▶ [WHAT IS ASKED]
Reproduce the section of the listing that begins at the line containing "foot_glides();" and finishes at the line containing "obj.parent = empty". Include both end lines and nothing beyond them.

▶ [DATA RECORDS]
--- --- ---

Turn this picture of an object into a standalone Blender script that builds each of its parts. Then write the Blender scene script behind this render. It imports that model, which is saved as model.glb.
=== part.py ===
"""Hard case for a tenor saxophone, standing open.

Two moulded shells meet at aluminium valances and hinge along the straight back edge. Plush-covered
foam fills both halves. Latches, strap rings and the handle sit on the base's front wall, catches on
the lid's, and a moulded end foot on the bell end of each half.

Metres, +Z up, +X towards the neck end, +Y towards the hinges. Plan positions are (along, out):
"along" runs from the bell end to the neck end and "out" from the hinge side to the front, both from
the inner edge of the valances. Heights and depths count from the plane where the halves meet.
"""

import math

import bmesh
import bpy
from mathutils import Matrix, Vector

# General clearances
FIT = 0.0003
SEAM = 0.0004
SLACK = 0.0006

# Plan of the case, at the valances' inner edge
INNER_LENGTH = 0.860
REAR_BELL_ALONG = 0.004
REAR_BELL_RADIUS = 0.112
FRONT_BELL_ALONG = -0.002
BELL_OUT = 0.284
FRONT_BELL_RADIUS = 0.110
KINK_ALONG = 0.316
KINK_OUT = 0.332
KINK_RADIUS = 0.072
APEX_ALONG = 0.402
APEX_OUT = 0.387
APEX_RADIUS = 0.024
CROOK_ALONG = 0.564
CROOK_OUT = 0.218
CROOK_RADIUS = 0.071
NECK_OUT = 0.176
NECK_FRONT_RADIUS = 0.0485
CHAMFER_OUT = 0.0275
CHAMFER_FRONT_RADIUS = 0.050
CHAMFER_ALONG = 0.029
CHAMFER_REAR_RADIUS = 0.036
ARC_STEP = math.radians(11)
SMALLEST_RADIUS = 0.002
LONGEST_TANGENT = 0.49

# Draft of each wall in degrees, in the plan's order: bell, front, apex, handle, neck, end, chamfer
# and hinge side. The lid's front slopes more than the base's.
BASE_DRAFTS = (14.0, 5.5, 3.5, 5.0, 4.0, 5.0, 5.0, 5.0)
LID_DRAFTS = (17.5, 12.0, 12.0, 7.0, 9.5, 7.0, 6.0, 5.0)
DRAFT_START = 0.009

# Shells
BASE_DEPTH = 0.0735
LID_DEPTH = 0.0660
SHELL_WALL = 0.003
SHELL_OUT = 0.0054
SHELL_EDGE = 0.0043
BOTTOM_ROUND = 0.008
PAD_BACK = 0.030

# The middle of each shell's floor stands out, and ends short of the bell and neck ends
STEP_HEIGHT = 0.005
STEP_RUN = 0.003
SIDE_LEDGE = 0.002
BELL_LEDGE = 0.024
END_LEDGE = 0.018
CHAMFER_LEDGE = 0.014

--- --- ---

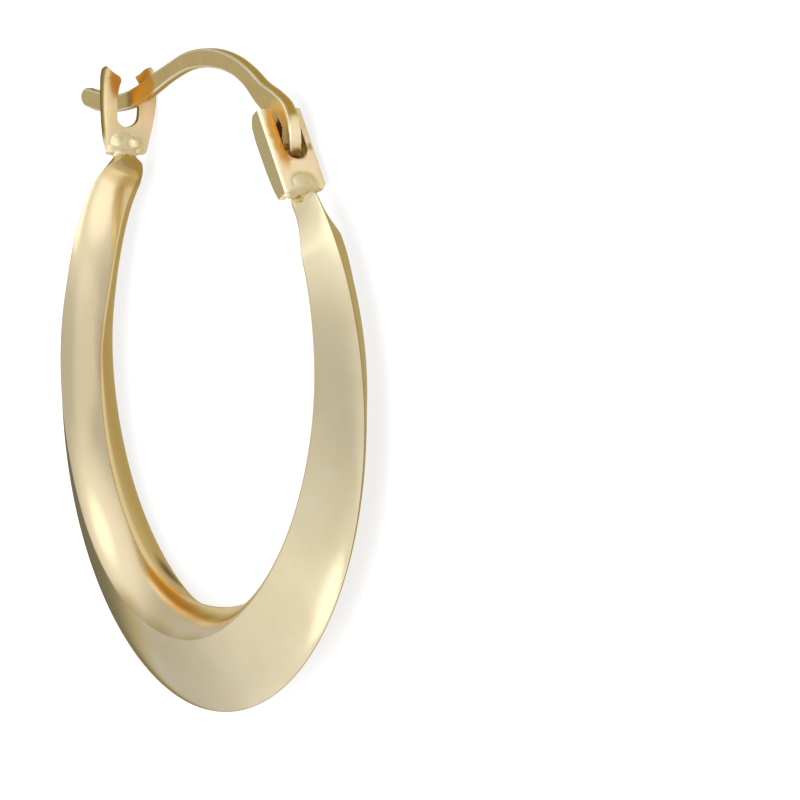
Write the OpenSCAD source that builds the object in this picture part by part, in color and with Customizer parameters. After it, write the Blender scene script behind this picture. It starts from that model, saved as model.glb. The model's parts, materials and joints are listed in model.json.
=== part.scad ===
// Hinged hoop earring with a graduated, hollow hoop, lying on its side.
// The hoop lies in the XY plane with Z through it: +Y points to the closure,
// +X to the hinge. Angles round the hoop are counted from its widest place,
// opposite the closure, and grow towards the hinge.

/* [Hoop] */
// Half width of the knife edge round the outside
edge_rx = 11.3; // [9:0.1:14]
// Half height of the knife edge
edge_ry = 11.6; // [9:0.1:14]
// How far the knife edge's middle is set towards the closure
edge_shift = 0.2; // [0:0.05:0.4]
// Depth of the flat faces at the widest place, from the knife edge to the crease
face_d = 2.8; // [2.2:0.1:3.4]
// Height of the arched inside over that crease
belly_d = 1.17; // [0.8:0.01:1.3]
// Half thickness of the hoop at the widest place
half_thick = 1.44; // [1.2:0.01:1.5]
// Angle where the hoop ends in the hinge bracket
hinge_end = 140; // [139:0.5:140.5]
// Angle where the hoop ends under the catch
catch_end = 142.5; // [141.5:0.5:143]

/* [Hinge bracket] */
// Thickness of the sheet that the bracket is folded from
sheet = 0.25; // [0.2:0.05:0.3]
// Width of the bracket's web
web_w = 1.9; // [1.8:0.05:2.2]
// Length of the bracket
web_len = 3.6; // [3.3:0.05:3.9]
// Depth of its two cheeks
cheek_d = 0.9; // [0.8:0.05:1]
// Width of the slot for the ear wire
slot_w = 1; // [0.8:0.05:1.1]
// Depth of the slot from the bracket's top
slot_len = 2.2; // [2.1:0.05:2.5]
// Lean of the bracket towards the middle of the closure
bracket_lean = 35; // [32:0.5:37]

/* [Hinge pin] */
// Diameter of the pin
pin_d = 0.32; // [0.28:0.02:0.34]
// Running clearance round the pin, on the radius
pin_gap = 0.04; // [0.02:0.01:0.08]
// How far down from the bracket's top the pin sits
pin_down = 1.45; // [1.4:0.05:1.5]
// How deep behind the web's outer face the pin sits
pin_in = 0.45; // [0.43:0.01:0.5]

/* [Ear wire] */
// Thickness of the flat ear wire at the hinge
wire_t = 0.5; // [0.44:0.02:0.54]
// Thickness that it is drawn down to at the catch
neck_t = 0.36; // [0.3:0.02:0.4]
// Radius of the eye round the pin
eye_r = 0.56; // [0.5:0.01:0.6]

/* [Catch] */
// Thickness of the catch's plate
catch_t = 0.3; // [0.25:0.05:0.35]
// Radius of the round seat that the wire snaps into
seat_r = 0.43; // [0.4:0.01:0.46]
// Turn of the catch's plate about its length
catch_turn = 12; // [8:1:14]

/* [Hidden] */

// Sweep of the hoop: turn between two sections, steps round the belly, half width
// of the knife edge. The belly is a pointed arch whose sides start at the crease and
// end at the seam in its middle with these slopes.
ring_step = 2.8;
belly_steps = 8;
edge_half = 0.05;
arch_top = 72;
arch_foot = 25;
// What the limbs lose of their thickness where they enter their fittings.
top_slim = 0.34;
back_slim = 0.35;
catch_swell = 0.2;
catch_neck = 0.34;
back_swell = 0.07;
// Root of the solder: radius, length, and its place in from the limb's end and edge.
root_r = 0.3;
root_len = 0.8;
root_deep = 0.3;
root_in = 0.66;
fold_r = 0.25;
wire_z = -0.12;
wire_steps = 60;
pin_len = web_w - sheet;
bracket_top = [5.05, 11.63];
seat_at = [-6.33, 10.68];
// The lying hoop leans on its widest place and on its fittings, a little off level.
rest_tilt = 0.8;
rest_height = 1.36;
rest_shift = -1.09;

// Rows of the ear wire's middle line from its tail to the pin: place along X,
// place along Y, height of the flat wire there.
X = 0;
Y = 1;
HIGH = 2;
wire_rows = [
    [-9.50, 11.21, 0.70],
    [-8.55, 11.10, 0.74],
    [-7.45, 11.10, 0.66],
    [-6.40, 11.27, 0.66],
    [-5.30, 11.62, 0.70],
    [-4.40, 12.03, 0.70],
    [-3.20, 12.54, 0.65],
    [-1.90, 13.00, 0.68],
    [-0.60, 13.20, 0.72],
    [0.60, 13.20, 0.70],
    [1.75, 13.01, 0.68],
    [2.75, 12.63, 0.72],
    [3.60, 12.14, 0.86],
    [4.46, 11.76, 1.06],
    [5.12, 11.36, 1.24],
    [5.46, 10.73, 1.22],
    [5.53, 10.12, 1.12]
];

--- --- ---

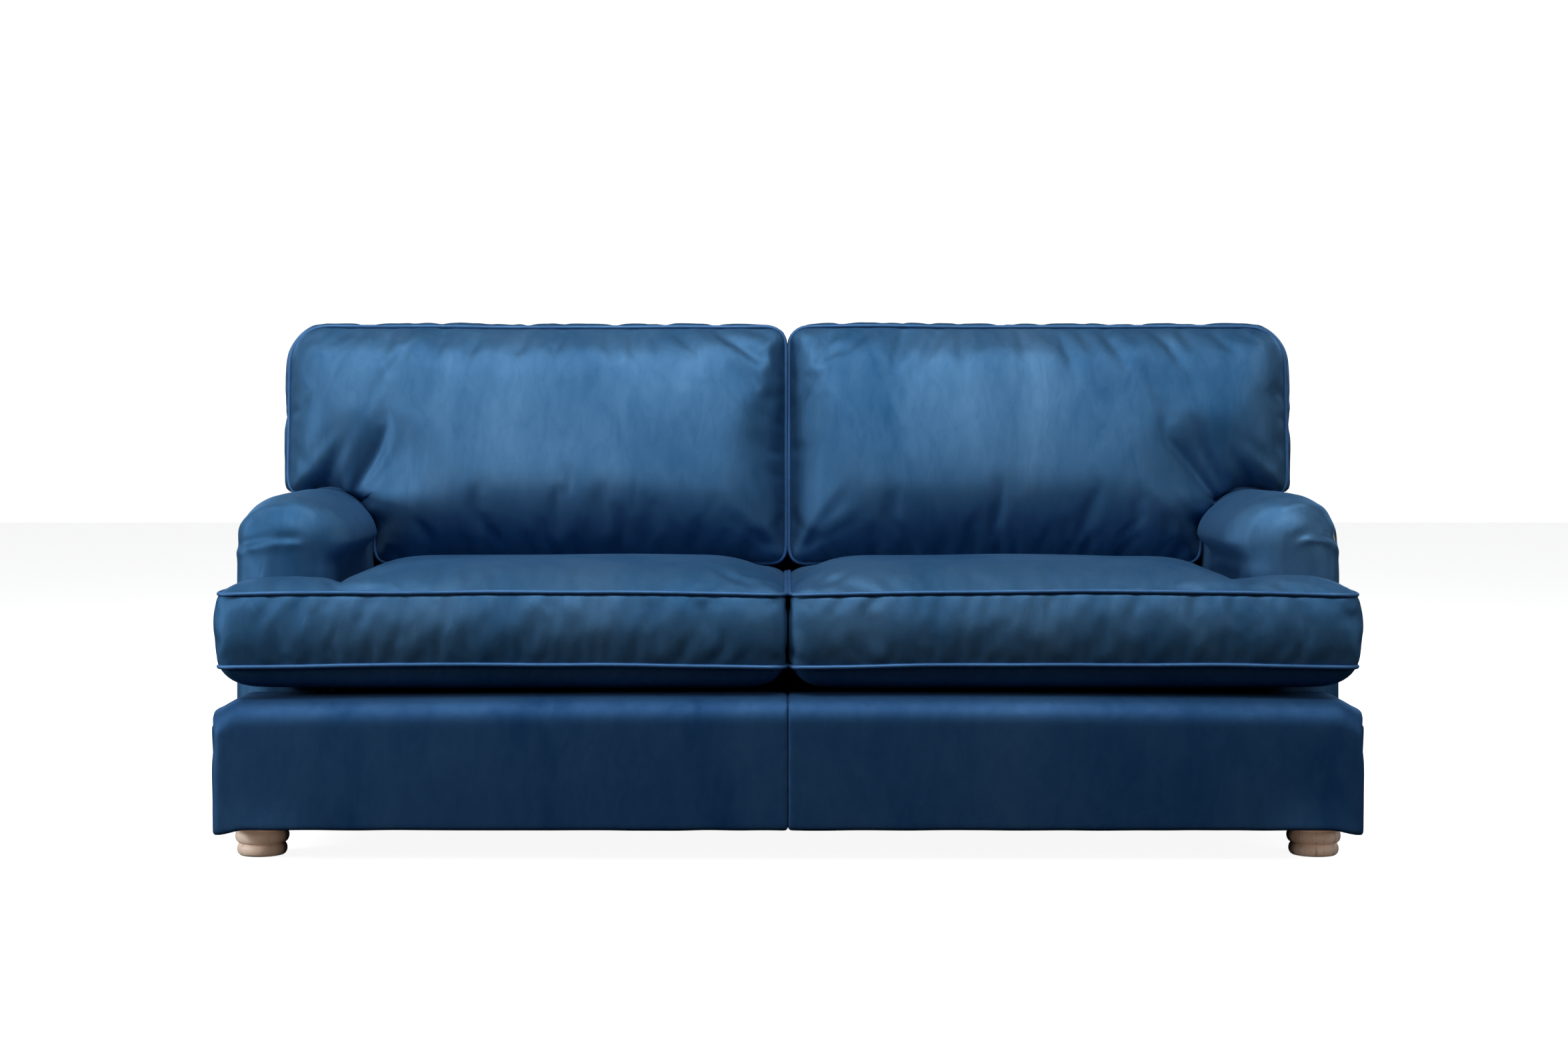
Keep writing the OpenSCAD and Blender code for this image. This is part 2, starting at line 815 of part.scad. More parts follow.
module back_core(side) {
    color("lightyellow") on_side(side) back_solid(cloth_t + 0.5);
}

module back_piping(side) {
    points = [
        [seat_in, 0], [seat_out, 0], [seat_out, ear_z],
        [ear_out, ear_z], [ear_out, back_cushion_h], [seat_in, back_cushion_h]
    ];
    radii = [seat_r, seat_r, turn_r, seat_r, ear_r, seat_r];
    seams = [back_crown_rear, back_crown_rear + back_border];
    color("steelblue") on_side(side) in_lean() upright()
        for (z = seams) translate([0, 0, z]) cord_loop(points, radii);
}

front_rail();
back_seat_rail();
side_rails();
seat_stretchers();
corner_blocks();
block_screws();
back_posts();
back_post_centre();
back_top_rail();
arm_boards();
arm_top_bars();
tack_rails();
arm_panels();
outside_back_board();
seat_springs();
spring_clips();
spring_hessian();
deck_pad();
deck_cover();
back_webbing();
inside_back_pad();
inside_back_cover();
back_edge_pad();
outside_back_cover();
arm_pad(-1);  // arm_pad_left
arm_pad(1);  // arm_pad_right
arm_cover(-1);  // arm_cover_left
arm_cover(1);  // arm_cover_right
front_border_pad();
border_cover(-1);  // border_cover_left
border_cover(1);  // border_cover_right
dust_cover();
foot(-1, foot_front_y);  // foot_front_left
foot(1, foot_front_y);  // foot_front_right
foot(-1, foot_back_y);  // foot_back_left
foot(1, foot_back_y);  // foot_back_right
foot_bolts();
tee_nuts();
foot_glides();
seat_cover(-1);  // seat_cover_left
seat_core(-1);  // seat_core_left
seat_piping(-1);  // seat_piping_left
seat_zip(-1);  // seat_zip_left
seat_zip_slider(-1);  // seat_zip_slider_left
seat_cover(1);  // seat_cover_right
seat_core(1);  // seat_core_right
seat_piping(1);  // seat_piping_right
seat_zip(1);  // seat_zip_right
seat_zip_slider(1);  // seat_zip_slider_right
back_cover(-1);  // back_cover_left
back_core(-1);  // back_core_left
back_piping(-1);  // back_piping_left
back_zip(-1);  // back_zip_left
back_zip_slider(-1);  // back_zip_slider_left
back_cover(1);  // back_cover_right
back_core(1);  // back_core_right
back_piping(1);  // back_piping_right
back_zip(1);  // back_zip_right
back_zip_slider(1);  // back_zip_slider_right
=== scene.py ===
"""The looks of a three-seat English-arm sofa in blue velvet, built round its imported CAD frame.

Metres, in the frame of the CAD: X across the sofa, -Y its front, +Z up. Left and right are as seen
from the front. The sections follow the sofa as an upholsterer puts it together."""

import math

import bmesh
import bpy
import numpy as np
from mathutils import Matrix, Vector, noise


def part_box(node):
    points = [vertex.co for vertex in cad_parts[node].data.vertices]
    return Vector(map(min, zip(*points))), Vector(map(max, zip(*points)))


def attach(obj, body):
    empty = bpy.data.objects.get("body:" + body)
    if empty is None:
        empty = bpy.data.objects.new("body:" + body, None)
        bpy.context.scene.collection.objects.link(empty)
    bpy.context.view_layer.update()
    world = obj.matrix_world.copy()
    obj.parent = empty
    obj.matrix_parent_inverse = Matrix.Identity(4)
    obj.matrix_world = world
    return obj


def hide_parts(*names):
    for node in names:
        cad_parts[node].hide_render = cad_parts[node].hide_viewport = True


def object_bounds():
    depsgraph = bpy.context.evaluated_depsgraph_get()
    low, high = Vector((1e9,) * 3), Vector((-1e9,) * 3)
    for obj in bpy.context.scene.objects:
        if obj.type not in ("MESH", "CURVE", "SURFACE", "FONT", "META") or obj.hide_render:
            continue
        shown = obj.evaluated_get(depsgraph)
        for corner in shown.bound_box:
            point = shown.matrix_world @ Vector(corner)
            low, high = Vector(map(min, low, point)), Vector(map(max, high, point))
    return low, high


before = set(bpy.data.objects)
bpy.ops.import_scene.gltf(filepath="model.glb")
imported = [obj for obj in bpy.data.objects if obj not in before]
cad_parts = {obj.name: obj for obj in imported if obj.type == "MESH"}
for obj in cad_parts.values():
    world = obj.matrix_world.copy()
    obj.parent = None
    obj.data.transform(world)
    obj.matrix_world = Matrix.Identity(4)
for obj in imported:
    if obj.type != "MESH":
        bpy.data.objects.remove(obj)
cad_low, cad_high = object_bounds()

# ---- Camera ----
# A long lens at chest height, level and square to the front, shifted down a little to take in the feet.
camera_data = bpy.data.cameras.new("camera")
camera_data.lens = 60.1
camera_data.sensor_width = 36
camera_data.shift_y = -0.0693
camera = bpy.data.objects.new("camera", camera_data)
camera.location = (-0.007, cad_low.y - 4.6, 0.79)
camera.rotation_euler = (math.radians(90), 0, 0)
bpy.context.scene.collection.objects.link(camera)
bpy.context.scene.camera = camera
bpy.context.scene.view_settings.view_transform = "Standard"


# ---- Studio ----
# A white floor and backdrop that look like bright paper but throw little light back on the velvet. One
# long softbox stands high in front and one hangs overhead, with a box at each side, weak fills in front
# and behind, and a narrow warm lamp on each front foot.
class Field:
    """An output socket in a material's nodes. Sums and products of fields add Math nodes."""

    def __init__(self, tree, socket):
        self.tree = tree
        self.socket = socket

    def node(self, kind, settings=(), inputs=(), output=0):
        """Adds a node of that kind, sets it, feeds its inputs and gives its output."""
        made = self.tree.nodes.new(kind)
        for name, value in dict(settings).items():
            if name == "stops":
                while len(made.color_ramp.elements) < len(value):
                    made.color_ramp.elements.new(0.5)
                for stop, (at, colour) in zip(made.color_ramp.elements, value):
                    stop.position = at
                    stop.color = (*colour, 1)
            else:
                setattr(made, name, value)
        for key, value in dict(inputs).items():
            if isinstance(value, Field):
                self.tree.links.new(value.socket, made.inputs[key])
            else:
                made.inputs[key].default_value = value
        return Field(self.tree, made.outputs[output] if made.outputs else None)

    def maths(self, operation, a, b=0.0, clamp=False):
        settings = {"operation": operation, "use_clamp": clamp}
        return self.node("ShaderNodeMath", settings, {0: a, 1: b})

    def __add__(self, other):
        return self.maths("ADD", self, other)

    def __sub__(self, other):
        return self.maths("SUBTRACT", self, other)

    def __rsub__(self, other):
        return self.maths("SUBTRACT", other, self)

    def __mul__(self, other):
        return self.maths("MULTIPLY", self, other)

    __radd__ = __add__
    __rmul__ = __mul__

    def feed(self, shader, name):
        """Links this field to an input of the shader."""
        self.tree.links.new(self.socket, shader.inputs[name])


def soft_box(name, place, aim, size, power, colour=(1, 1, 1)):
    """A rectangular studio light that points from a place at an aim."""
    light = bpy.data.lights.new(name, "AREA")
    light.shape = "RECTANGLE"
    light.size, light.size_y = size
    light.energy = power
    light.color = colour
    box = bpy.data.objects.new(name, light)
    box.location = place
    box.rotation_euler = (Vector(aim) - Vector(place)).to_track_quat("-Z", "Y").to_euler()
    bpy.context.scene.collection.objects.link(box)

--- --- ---

▶ [COMPLETED EXERCISE]
foot_glides();
seat_cover(-1);  // seat_cover_left
seat_core(-1);  // seat_core_left
seat_piping(-1);  // seat_piping_left
seat_zip(-1);  // seat_zip_left
seat_zip_slider(-1);  // seat_zip_slider_left
seat_cover(1);  // seat_cover_right
seat_core(1);  // seat_core_right
seat_piping(1);  // seat_piping_right
seat_zip(1);  // seat_zip_right
seat_zip_slider(1);  // seat_zip_slider_right
back_cover(-1);  // back_cover_left
back_core(-1);  // back_core_left
back_piping(-1);  // back_piping_left
back_zip(-1);  // back_zip_left
back_zip_slider(-1);  // back_zip_slider_left
back_cover(1);  // back_cover_right
back_core(1);  // back_core_right
back_piping(1);  // back_piping_right
back_zip(1);  // back_zip_right
back_zip_slider(1);  // back_zip_slider_right
=== scene.py ===
"""The looks of a three-seat English-arm sofa in blue velvet, built round its imported CAD frame.

Metres, in the frame of the CAD: X across the sofa, -Y its front, +Z up. Left and right are as seen
from the front. The sections follow the sofa as an upholsterer puts it together."""

import math

import bmesh
import bpy
import numpy as np
from mathutils import Matrix, Vector, noise


def part_box(node):
    points = [vertex.co for vertex in cad_parts[node].data.vertices]
    return Vector(map(min, zip(*points))), Vector(map(max, zip(*points)))


def attach(obj, body):
    empty = bpy.data.objects.get("body:" + body)
    if empty is None:
        empty = bpy.data.objects.new("body:" + body, None)
        bpy.context.scene.collection.objects.link(empty)
    bpy.context.view_layer.update()
    world = obj.matrix_world.copy()
    obj.parent = empty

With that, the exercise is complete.